Gospel: Mt 2:13-18
After the wise men had left, an angel of the Lord appeared in a dream to Joseph and said, ”Get up, take the child and his mother and flee to Egypt, and stay there until I tell you, for Herod will soon be looking for the child in order to kill him.” Joseph got up, took the child and his mother, and left that night for Egypt, where he stayed until the death of Herod. In this way, what the Lord had said through the prophet was fulfilled: I called my son out of Egypt. When Herod found out that he had been tricked by the wise men, he was furious. He gave orders to kill all the boys in Bethlehem and its neighborhood who were two years old or under. This was done according to what he had learned from the wise men about the time when the star appeared. In this way, what the prophet Jeremiah had said was fulfilled: A cry is heard in Ramah, wailing and loud lamentation: Rachel weeps for her children. She refuses to be comforted, for they are no more.

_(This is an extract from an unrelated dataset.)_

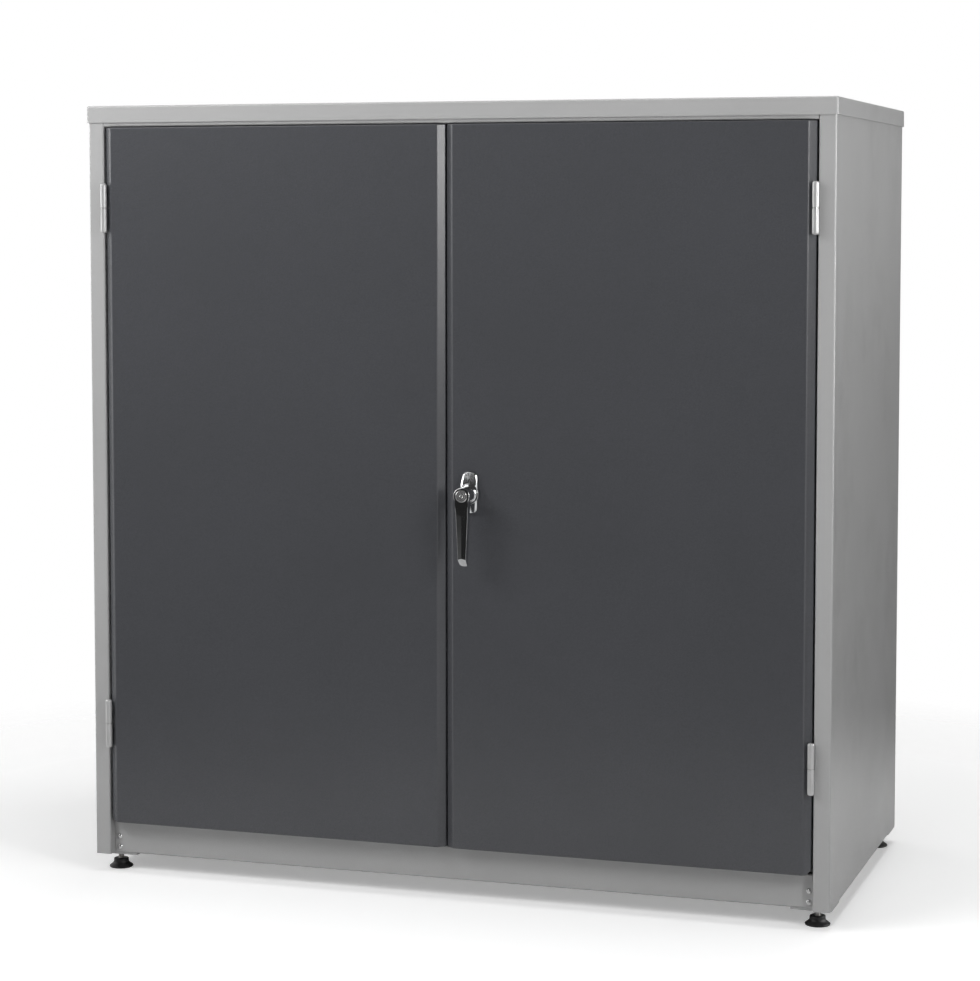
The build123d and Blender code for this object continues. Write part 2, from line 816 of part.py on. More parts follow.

This is a painful story to read just four days after Christmas. Matthew tells a story that is disturbing but ultimately more realistic. Jesus‘ birth upsets the order. He comes as God‘s chosen King, the one who is to bring about the peace, justice and mercy. And so all other kings who put their own power, authority and privilege first are terrified. Herod is so terrified that he is willing to slaughter the infants of a whole region. Such a grim account of wholesale massacre and night flights to safety would seem far-fetched were it not for similar atrocities and tragedies happening right now. How many families, for instance, are being dislocated in Syria even as we reflect on the gospel? And how many children are being starved to death around the world as we finish up or throw away holiday leftovers? And how many families are struggling with their own sorrows and righteous anger as some members become victims of extrajudicial killings? The Christmas event celebrates Jesus as Emmanuel, as God so near to us, shares our lot and our life, and submitting himself to all our disappointments, fears, violence and even death. This story matters because it tells us the truth: the sometimes difficult truth of unjust and violent rulers and the indifference of many. But we keep hopeful in the truth that God is not looking at our sorrows and pain at a distance, but in Jesus, God‘s own self has joined our story and is working — even now, even here — to grant us new life that we may not just endure but flourish, experiencing joy and courage in our daily lives and sharing our hope with others.